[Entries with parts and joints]
________________________________________

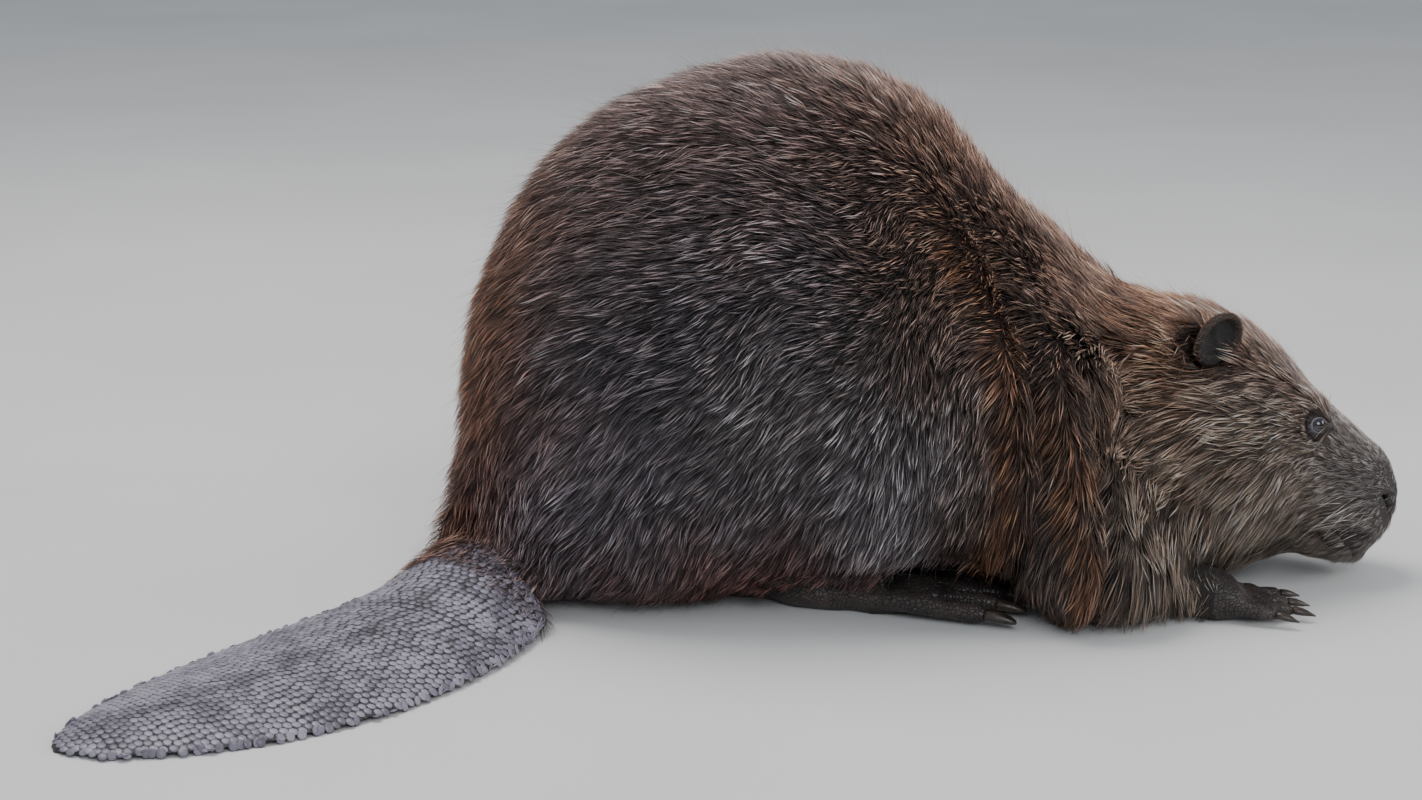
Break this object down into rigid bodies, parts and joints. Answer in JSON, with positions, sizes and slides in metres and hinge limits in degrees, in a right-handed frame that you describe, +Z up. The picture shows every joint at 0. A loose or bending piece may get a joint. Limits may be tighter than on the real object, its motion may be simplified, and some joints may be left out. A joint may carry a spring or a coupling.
{
  "type": "beaver, still life-size model",
  "caption": "Adult Eurasian beaver in a hunched crouch, flat scaly tail laid out to its right, as a still life-size display model.",
  "frame": {"origin": "on the floor, under the middle of the animal's bounding box", "axes": "+X the way the nose points, +Y to the animal's left, +Z up"},
  "size_m": [0.717, 0.4744, 0.3024],
  "materials": {
    "fur": "dense wet guard hair in pointed locks, brown with orange-brown tips and grey flanks",
    "bare_skin": "dark bare or short-haired skin of the ears, hands and webbed feet, with fine creases, and dark horn claws",
    "tail_scales": "grey overlapping horny scales with dark grooves between them",
    "eye": "wet, nearly black glass-like eye"
  },
  "bodies": {
    "root": {"trunk": "fur", "neck": "fur", "head": "fur", "ear_right": "bare_skin", "ear_left": "bare_skin", "eye_right": "eye", "eye_left": "eye", "haunch_right": "fur", "haunch_left": "fur", "hind_foot_right": "bare_skin", "hind_foot_left": "bare_skin", "foreleg_right": "fur", "foreleg_left": "fur", "hand_right": "bare_skin", "hand_left": "bare_skin", "tail": "tail_scales"}
  },
  "joints": []
}
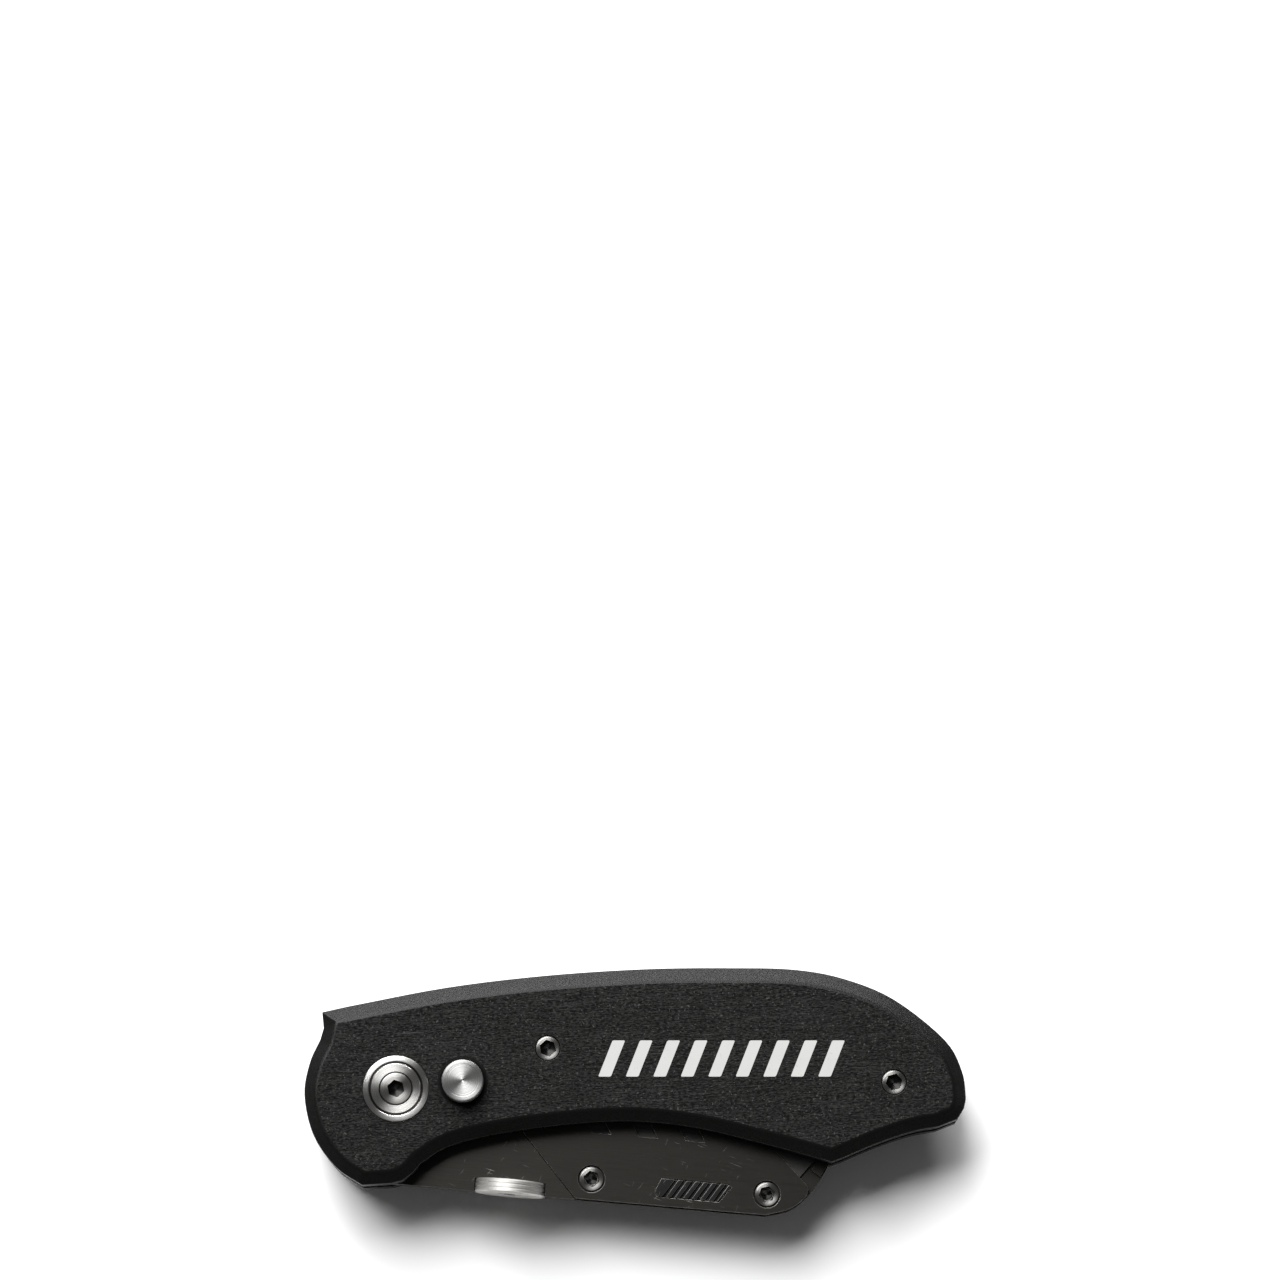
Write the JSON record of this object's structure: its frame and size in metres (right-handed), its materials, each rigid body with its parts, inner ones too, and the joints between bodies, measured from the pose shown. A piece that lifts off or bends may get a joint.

________________________________________

Reproduce the material in full, with no word added or dropped.

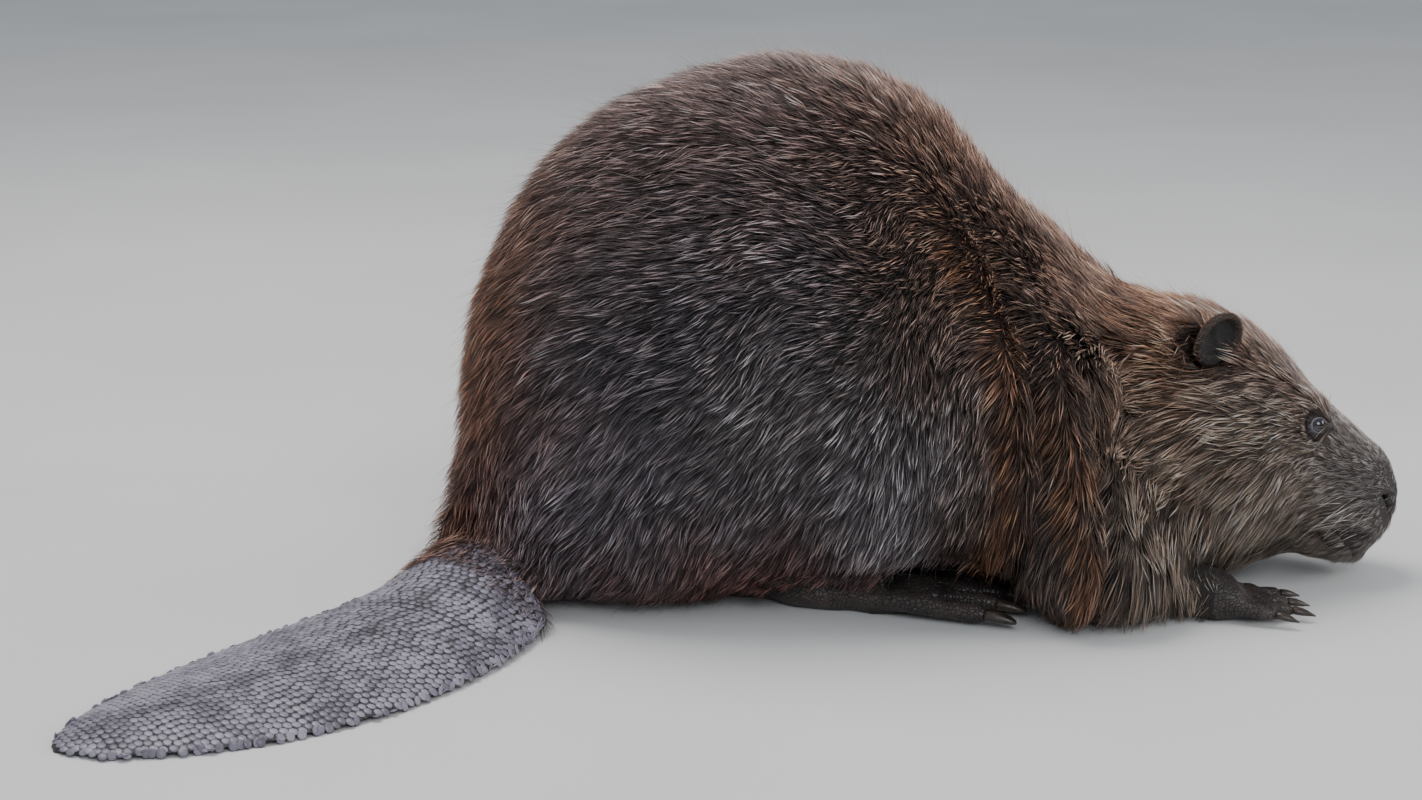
Break this object down into rigid bodies, parts and joints. Answer in JSON, with positions, sizes and slides in metres and hinge limits in degrees, in a right-handed frame that you describe, +Z up. The picture shows every joint at 0. A loose or bending piece may get a joint. Limits may be tighter than on the real object, its motion may be simplified, and some joints may be left out. A joint may carry a spring or a coupling.
{
  "type": "beaver, still life-size model",
  "caption": "Adult Eurasian beaver in a hunched crouch, flat scaly tail laid out to its right, as a still life-size display model.",
  "frame": {"origin": "on the floor, under the middle of the animal's bounding box", "axes": "+X the way the nose points, +Y to the animal's left, +Z up"},
  "size_m": [0.717, 0.4744, 0.3024],
  "materials": {
    "fur": "dense wet guard hair in pointed locks, brown with orange-brown tips and grey flanks",
    "bare_skin": "dark bare or short-haired skin of the ears, hands and webbed feet, with fine creases, and dark horn claws",
    "tail_scales": "grey overlapping horny scales with dark grooves between them",
    "eye": "wet, nearly black glass-like eye"
  },
  "bodies": {
    "root": {"trunk": "fur", "neck": "fur", "head": "fur", "ear_right": "bare_skin", "ear_left": "bare_skin", "eye_right": "eye", "eye_left": "eye", "haunch_right": "fur", "haunch_left": "fur", "hind_foot_right": "bare_skin", "hind_foot_left": "bare_skin", "foreleg_right": "fur", "foreleg_left": "fur", "hand_right": "bare_skin", "hand_left": "bare_skin", "tail": "tail_scales"}
  },
  "joints": []
}
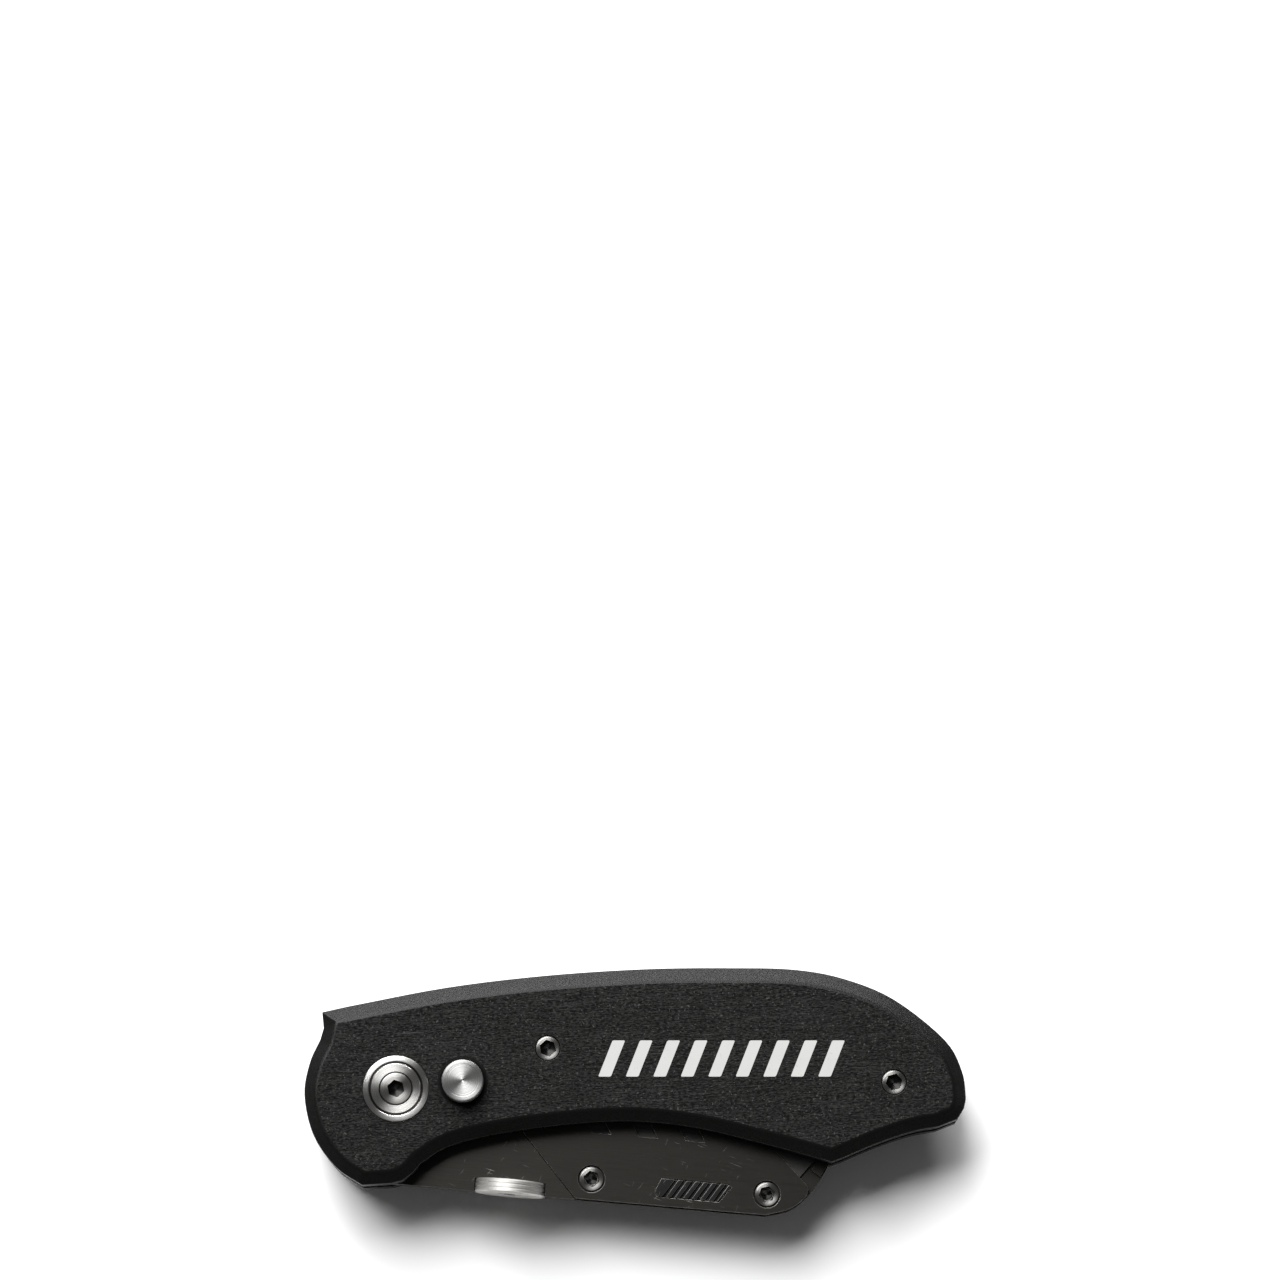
Write the JSON record of this object's structure: its frame and size in metres (right-handed), its materials, each rigid body with its parts, inner ones too, and the joints between bodies, measured from the pose shown. A piece that lifts off or bends may get a joint.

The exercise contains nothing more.